AIM OF THE EXERCISE ▸ Every record below should be printed exactly as given.

GIVEN INFORMATION ▸

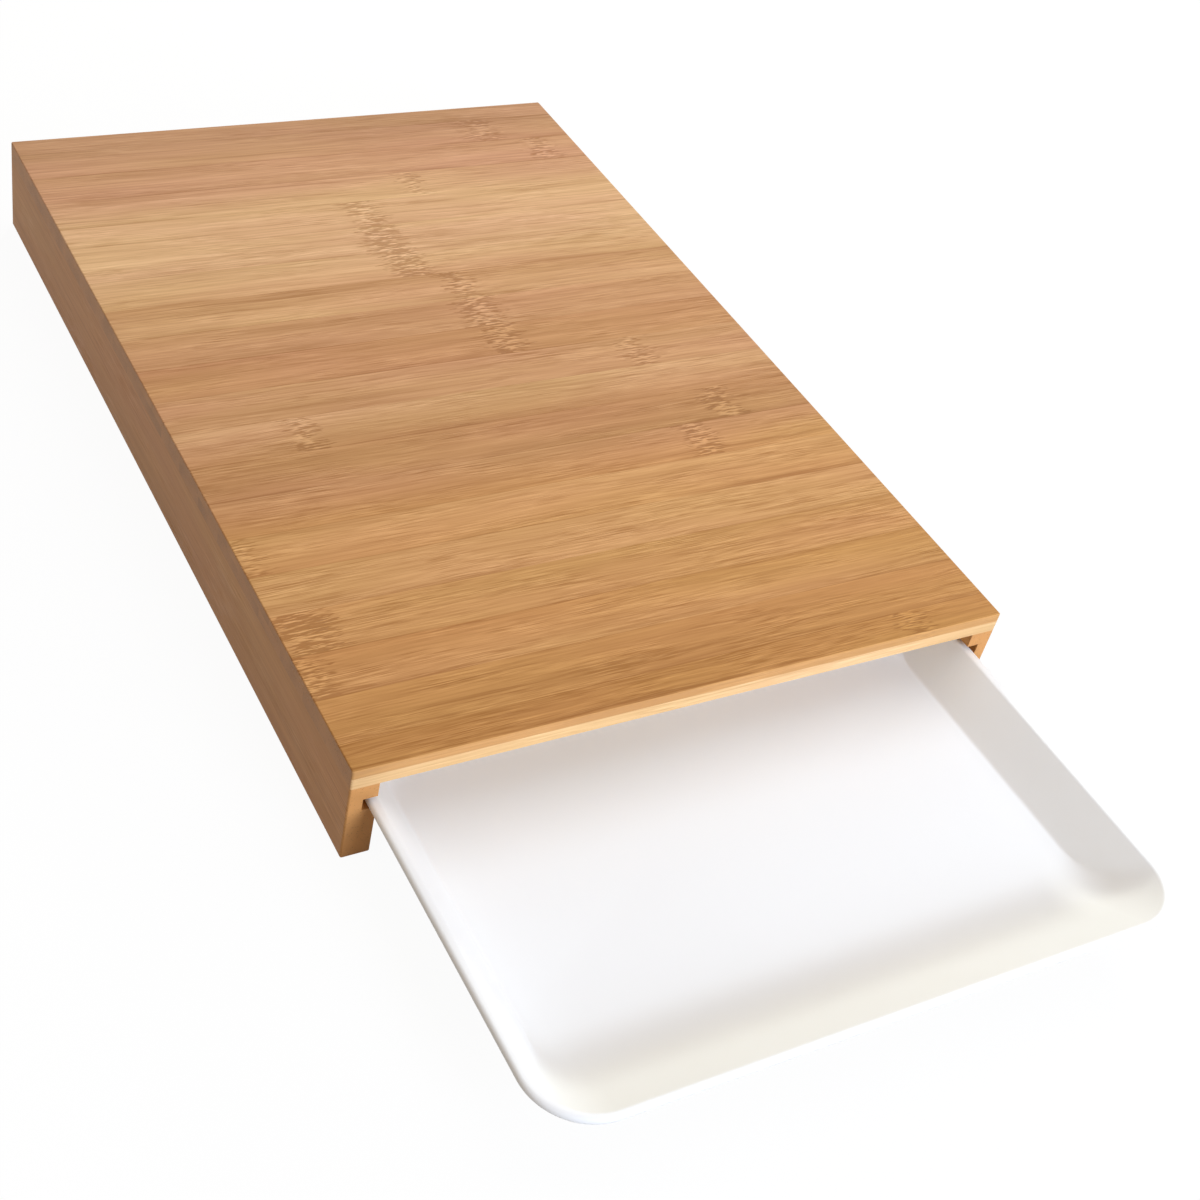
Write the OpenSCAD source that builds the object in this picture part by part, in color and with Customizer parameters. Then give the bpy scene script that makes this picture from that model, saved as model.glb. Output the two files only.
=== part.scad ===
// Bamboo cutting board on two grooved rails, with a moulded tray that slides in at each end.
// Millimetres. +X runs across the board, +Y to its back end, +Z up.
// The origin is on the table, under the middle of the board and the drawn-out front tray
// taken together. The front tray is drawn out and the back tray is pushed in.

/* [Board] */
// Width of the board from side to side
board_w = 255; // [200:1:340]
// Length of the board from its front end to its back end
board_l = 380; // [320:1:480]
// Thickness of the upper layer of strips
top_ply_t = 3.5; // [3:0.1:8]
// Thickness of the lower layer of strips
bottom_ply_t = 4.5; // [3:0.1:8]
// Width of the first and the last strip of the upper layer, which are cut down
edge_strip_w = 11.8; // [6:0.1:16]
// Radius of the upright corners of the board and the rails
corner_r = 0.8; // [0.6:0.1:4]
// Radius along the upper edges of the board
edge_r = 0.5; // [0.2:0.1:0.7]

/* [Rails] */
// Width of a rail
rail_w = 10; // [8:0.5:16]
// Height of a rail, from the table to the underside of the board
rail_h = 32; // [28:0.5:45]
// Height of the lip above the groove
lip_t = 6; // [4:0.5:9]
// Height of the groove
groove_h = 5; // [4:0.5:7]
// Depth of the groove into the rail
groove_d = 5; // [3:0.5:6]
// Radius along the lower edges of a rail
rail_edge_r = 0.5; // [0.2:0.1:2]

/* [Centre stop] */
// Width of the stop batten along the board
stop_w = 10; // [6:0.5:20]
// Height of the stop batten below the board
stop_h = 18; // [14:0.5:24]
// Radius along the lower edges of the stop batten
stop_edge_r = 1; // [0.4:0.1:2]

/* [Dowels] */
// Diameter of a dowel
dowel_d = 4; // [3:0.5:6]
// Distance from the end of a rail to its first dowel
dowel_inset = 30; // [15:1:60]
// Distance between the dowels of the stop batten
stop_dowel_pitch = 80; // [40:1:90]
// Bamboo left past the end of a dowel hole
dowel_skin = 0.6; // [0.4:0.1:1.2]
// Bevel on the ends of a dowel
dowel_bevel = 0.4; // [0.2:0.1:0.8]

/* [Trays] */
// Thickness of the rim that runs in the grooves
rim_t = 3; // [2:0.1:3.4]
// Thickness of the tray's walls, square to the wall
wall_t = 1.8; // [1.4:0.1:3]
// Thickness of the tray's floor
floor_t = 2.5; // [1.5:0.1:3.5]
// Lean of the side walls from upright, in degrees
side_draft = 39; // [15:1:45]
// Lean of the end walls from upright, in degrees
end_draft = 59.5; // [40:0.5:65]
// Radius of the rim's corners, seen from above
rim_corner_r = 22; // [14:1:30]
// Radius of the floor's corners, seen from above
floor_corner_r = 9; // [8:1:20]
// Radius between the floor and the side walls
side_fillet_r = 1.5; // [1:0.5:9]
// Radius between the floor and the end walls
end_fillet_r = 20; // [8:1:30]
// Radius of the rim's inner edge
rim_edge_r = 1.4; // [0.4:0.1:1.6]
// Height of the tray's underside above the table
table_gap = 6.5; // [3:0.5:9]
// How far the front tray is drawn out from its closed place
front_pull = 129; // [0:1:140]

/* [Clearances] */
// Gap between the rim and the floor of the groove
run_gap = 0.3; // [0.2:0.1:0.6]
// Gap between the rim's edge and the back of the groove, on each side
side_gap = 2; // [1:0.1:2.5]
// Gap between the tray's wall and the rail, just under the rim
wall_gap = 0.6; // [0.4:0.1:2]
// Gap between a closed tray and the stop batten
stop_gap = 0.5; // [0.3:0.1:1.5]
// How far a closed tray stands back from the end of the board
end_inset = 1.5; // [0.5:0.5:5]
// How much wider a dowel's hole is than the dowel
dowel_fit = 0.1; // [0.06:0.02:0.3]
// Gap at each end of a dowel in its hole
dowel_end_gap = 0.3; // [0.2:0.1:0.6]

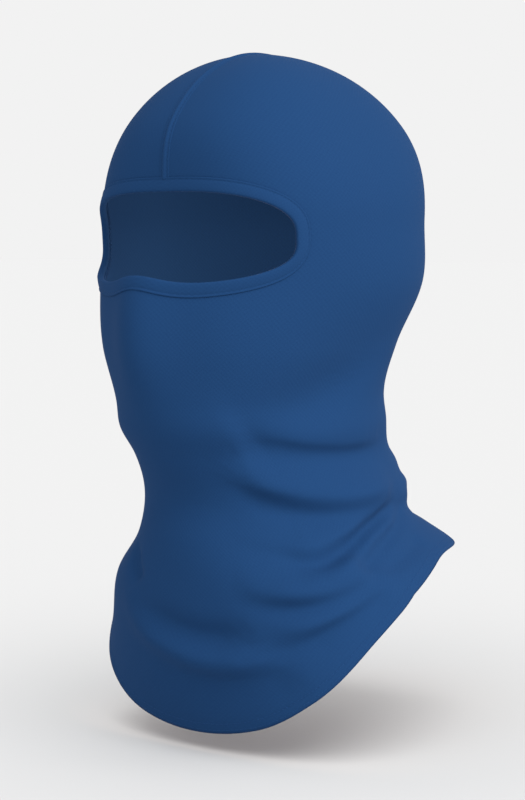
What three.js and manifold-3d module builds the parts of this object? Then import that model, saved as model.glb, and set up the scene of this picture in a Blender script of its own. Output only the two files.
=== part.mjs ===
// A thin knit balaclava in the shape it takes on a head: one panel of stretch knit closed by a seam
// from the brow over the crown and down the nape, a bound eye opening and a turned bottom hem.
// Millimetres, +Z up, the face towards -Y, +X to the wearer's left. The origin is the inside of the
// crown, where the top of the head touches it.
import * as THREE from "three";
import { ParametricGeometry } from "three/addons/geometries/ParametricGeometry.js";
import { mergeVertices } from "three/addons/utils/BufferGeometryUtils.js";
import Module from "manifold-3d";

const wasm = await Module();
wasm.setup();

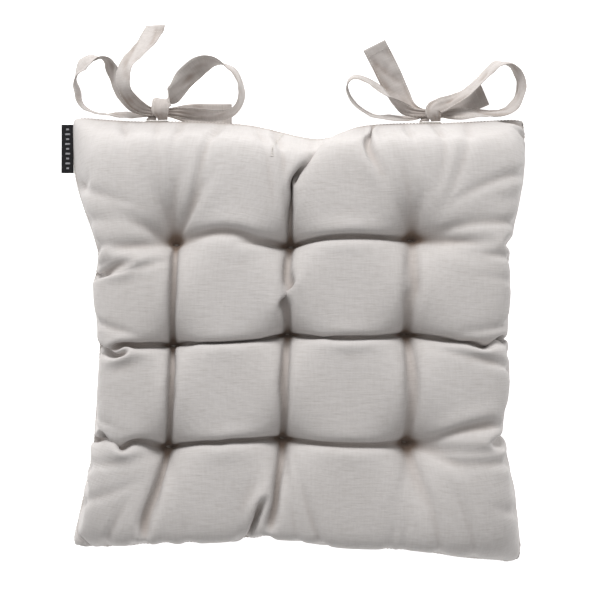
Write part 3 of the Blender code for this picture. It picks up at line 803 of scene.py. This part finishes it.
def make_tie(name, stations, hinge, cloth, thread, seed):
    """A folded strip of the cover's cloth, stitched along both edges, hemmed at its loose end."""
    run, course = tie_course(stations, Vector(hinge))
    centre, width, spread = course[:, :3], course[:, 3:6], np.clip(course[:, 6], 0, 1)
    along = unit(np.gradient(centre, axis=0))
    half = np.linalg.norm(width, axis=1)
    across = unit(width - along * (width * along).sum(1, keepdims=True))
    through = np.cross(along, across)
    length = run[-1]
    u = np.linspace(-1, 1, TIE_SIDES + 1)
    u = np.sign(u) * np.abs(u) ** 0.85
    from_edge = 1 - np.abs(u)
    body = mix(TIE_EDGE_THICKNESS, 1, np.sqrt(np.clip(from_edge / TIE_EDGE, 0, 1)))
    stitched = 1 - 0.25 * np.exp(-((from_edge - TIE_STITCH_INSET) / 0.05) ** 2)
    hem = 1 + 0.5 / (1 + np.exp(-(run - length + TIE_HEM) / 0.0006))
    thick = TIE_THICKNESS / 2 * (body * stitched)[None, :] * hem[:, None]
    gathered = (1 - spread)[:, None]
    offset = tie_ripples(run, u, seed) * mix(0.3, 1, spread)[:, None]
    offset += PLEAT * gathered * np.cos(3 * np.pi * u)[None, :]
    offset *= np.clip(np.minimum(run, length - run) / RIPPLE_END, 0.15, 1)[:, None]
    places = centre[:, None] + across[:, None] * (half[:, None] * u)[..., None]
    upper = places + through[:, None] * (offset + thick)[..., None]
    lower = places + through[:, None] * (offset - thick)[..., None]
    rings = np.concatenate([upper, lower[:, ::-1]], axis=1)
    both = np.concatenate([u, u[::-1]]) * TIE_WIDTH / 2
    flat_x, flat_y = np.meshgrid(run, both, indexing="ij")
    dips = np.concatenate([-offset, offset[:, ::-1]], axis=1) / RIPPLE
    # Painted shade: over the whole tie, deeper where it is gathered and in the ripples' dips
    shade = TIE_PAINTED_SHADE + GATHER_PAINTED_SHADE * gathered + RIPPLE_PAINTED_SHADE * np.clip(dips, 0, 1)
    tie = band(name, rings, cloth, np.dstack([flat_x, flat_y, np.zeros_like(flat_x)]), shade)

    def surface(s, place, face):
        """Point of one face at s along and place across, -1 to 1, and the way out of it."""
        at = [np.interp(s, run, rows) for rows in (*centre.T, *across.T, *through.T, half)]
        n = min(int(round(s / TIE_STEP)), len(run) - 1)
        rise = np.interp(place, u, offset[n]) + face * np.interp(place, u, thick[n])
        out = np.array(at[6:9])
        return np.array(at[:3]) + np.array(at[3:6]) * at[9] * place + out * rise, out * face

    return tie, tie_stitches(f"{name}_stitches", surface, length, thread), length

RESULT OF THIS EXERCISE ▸
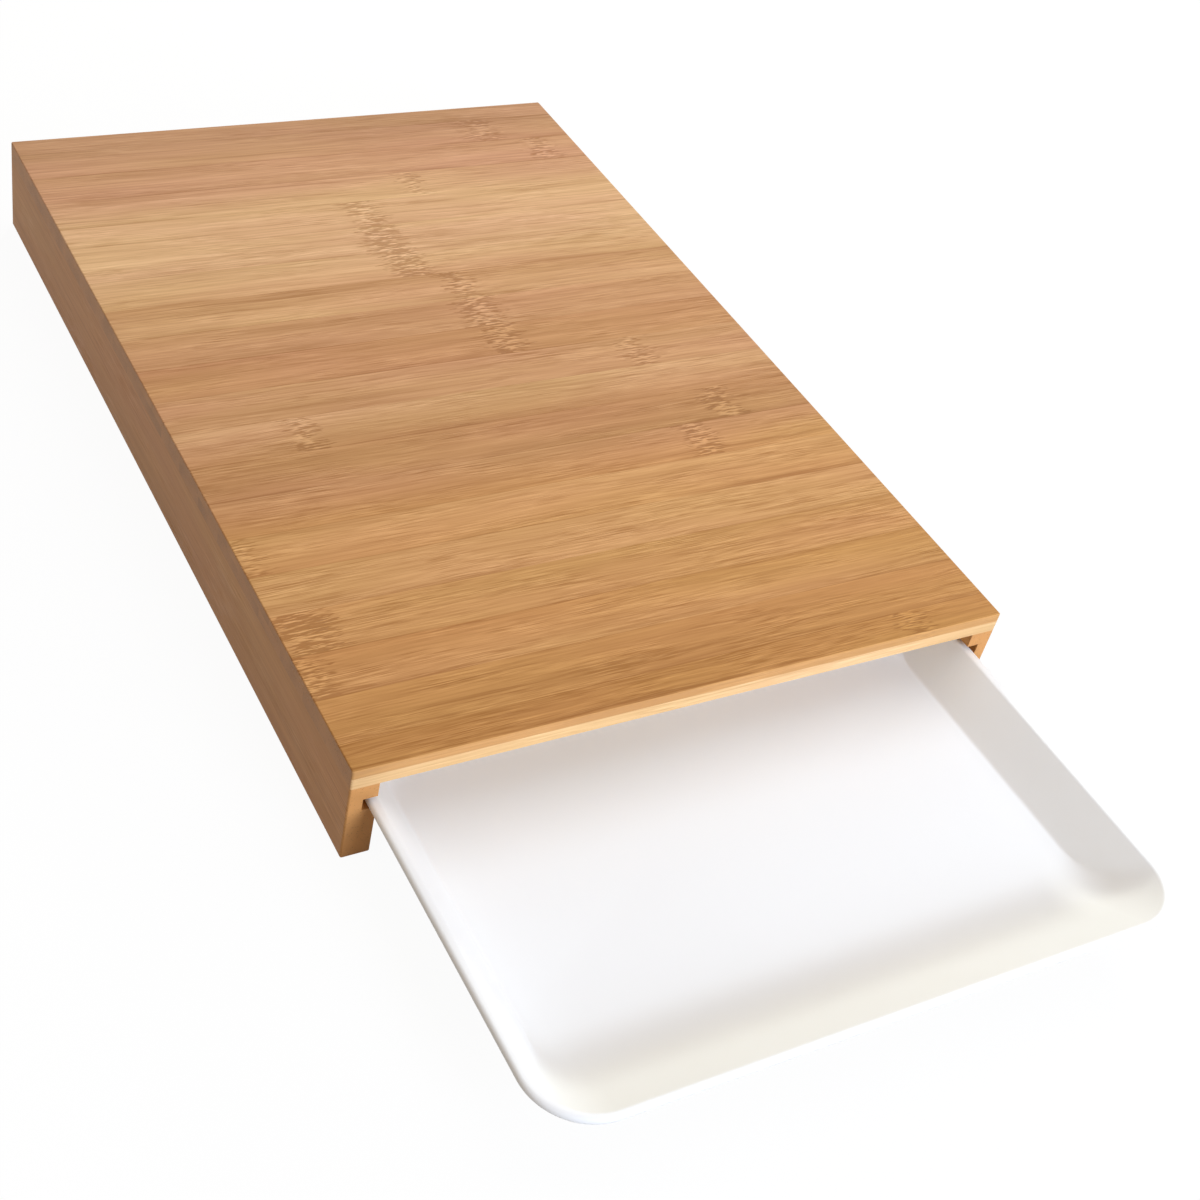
Write the OpenSCAD source that builds the object in this picture part by part, in color and with Customizer parameters. Then give the bpy scene script that makes this picture from that model, saved as model.glb. Output the two files only.
=== part.scad ===
// Bamboo cutting board on two grooved rails, with a moulded tray that slides in at each end.
// Millimetres. +X runs across the board, +Y to its back end, +Z up.
// The origin is on the table, under the middle of the board and the drawn-out front tray
// taken together. The front tray is drawn out and the back tray is pushed in.

/* [Board] */
// Width of the board from side to side
board_w = 255; // [200:1:340]
// Length of the board from its front end to its back end
board_l = 380; // [320:1:480]
// Thickness of the upper layer of strips
top_ply_t = 3.5; // [3:0.1:8]
// Thickness of the lower layer of strips
bottom_ply_t = 4.5; // [3:0.1:8]
// Width of the first and the last strip of the upper layer, which are cut down
edge_strip_w = 11.8; // [6:0.1:16]
// Radius of the upright corners of the board and the rails
corner_r = 0.8; // [0.6:0.1:4]
// Radius along the upper edges of the board
edge_r = 0.5; // [0.2:0.1:0.7]

/* [Rails] */
// Width of a rail
rail_w = 10; // [8:0.5:16]
// Height of a rail, from the table to the underside of the board
rail_h = 32; // [28:0.5:45]
// Height of the lip above the groove
lip_t = 6; // [4:0.5:9]
// Height of the groove
groove_h = 5; // [4:0.5:7]
// Depth of the groove into the rail
groove_d = 5; // [3:0.5:6]
// Radius along the lower edges of a rail
rail_edge_r = 0.5; // [0.2:0.1:2]

/* [Centre stop] */
// Width of the stop batten along the board
stop_w = 10; // [6:0.5:20]
// Height of the stop batten below the board
stop_h = 18; // [14:0.5:24]
// Radius along the lower edges of the stop batten
stop_edge_r = 1; // [0.4:0.1:2]

/* [Dowels] */
// Diameter of a dowel
dowel_d = 4; // [3:0.5:6]
// Distance from the end of a rail to its first dowel
dowel_inset = 30; // [15:1:60]
// Distance between the dowels of the stop batten
stop_dowel_pitch = 80; // [40:1:90]
// Bamboo left past the end of a dowel hole
dowel_skin = 0.6; // [0.4:0.1:1.2]
// Bevel on the ends of a dowel
dowel_bevel = 0.4; // [0.2:0.1:0.8]

/* [Trays] */
// Thickness of the rim that runs in the grooves
rim_t = 3; // [2:0.1:3.4]
// Thickness of the tray's walls, square to the wall
wall_t = 1.8; // [1.4:0.1:3]
// Thickness of the tray's floor
floor_t = 2.5; // [1.5:0.1:3.5]
// Lean of the side walls from upright, in degrees
side_draft = 39; // [15:1:45]
// Lean of the end walls from upright, in degrees
end_draft = 59.5; // [40:0.5:65]
// Radius of the rim's corners, seen from above
rim_corner_r = 22; // [14:1:30]
// Radius of the floor's corners, seen from above
floor_corner_r = 9; // [8:1:20]
// Radius between the floor and the side walls
side_fillet_r = 1.5; // [1:0.5:9]
// Radius between the floor and the end walls
end_fillet_r = 20; // [8:1:30]
// Radius of the rim's inner edge
rim_edge_r = 1.4; // [0.4:0.1:1.6]
// Height of the tray's underside above the table
table_gap = 6.5; // [3:0.5:9]
// How far the front tray is drawn out from its closed place
front_pull = 129; // [0:1:140]

/* [Clearances] */
// Gap between the rim and the floor of the groove
run_gap = 0.3; // [0.2:0.1:0.6]
// Gap between the rim's edge and the back of the groove, on each side
side_gap = 2; // [1:0.1:2.5]
// Gap between the tray's wall and the rail, just under the rim
wall_gap = 0.6; // [0.4:0.1:2]
// Gap between a closed tray and the stop batten
stop_gap = 0.5; // [0.3:0.1:1.5]
// How far a closed tray stands back from the end of the board
end_inset = 1.5; // [0.5:0.5:5]
// How much wider a dowel's hole is than the dowel
dowel_fit = 0.1; // [0.06:0.02:0.3]
// Gap at each end of a dowel in its hole
dowel_end_gap = 0.3; // [0.2:0.1:0.6]

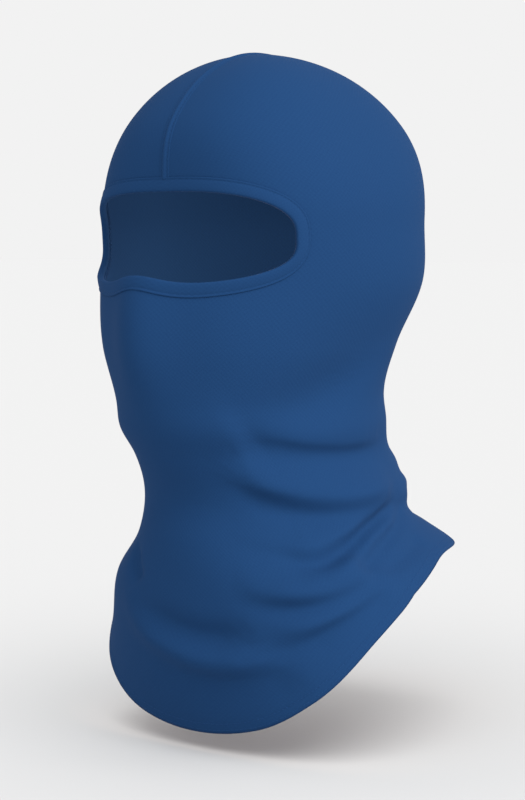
What three.js and manifold-3d module builds the parts of this object? Then import that model, saved as model.glb, and set up the scene of this picture in a Blender script of its own. Output only the two files.
=== part.mjs ===
// A thin knit balaclava in the shape it takes on a head: one panel of stretch knit closed by a seam
// from the brow over the crown and down the nape, a bound eye opening and a turned bottom hem.
// Millimetres, +Z up, the face towards -Y, +X to the wearer's left. The origin is the inside of the
// crown, where the top of the head touches it.
import * as THREE from "three";
import { ParametricGeometry } from "three/addons/geometries/ParametricGeometry.js";
import { mergeVertices } from "three/addons/utils/BufferGeometryUtils.js";
import Module from "manifold-3d";

const wasm = await Module();
wasm.setup();

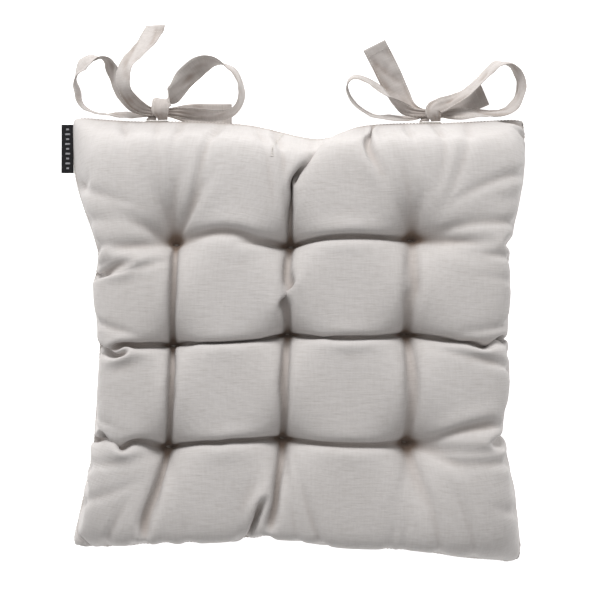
Write part 3 of the Blender code for this picture. It picks up at line 803 of scene.py. This part finishes it.
def make_tie(name, stations, hinge, cloth, thread, seed):
    """A folded strip of the cover's cloth, stitched along both edges, hemmed at its loose end."""
    run, course = tie_course(stations, Vector(hinge))
    centre, width, spread = course[:, :3], course[:, 3:6], np.clip(course[:, 6], 0, 1)
    along = unit(np.gradient(centre, axis=0))
    half = np.linalg.norm(width, axis=1)
    across = unit(width - along * (width * along).sum(1, keepdims=True))
    through = np.cross(along, across)
    length = run[-1]
    u = np.linspace(-1, 1, TIE_SIDES + 1)
    u = np.sign(u) * np.abs(u) ** 0.85
    from_edge = 1 - np.abs(u)
    body = mix(TIE_EDGE_THICKNESS, 1, np.sqrt(np.clip(from_edge / TIE_EDGE, 0, 1)))
    stitched = 1 - 0.25 * np.exp(-((from_edge - TIE_STITCH_INSET) / 0.05) ** 2)
    hem = 1 + 0.5 / (1 + np.exp(-(run - length + TIE_HEM) / 0.0006))
    thick = TIE_THICKNESS / 2 * (body * stitched)[None, :] * hem[:, None]
    gathered = (1 - spread)[:, None]
    offset = tie_ripples(run, u, seed) * mix(0.3, 1, spread)[:, None]
    offset += PLEAT * gathered * np.cos(3 * np.pi * u)[None, :]
    offset *= np.clip(np.minimum(run, length - run) / RIPPLE_END, 0.15, 1)[:, None]
    places = centre[:, None] + across[:, None] * (half[:, None] * u)[..., None]
    upper = places + through[:, None] * (offset + thick)[..., None]
    lower = places + through[:, None] * (offset - thick)[..., None]
    rings = np.concatenate([upper, lower[:, ::-1]], axis=1)
    both = np.concatenate([u, u[::-1]]) * TIE_WIDTH / 2
    flat_x, flat_y = np.meshgrid(run, both, indexing="ij")
    dips = np.concatenate([-offset, offset[:, ::-1]], axis=1) / RIPPLE
    # Painted shade: over the whole tie, deeper where it is gathered and in the ripples' dips
    shade = TIE_PAINTED_SHADE + GATHER_PAINTED_SHADE * gathered + RIPPLE_PAINTED_SHADE * np.clip(dips, 0, 1)
    tie = band(name, rings, cloth, np.dstack([flat_x, flat_y, np.zeros_like(flat_x)]), shade)

    def surface(s, place, face):
        """Point of one face at s along and place across, -1 to 1, and the way out of it."""
        at = [np.interp(s, run, rows) for rows in (*centre.T, *across.T, *through.T, half)]
        n = min(int(round(s / TIE_STEP)), len(run) - 1)
        rise = np.interp(place, u, offset[n]) + face * np.interp(place, u, thick[n])
        out = np.array(at[6:9])
        return np.array(at[:3]) + np.array(at[3:6]) * at[9] * place + out * rise, out * face

    return tie, tie_stitches(f"{name}_stitches", surface, length, thread), length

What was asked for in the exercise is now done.